The exercise: Extract from the listing each line in which the word "materials" appears.

^^^^^^^^^^^^^^^^

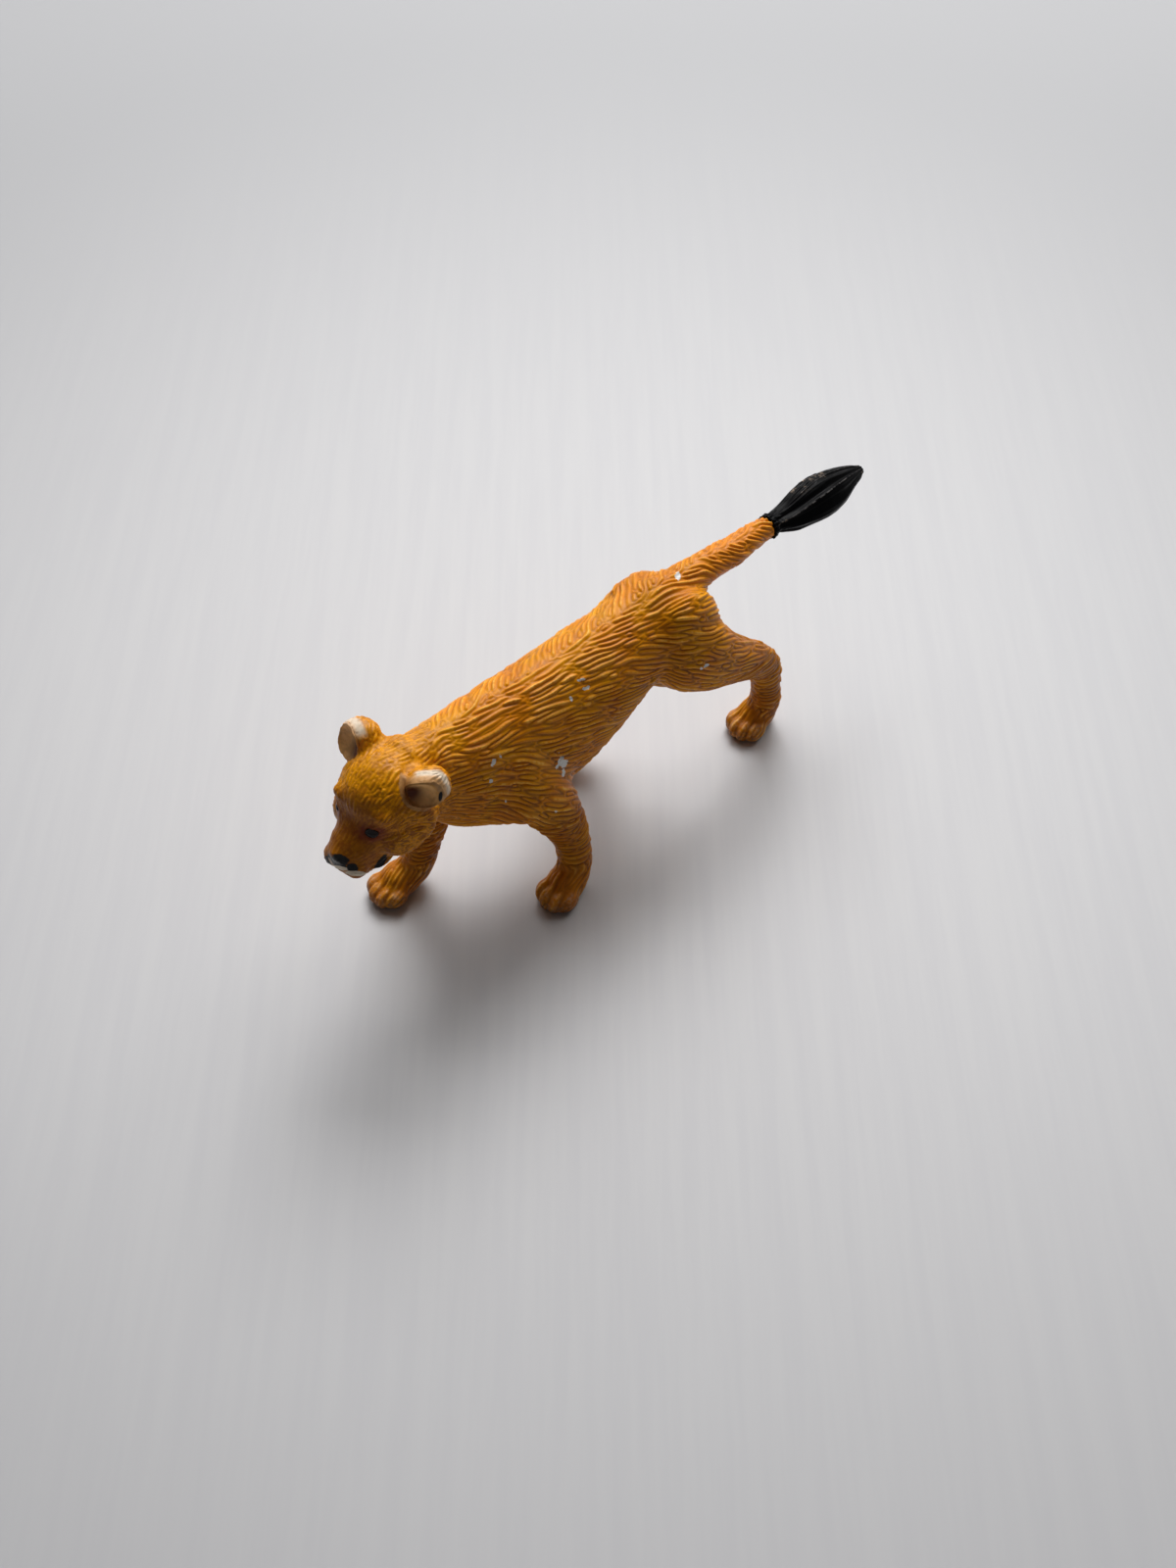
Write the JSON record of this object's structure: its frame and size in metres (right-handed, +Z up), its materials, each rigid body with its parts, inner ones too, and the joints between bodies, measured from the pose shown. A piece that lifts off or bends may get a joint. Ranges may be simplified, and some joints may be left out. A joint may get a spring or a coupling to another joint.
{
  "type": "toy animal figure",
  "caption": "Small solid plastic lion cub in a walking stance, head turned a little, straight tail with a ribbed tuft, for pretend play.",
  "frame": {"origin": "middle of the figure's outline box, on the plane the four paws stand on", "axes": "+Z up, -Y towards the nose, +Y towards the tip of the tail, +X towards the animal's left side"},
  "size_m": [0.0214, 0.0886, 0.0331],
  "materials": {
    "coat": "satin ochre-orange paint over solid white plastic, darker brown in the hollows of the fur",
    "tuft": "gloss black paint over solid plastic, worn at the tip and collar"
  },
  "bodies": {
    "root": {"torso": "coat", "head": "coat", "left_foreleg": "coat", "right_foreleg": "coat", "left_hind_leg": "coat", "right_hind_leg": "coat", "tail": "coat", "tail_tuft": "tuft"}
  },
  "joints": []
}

^^^^^^^^^^^^^^^^

Completed exercise:
Write the JSON record of this object's structure: its frame and size in metres (right-handed, +Z up), its materials, each rigid body with its parts, inner ones too, and the joints between bodies, measured from the pose shown. A piece that lifts off or bends may get a joint. Ranges may be simplified, and some joints may be left out. A joint may get a spring or a coupling to another joint.
  "materials": {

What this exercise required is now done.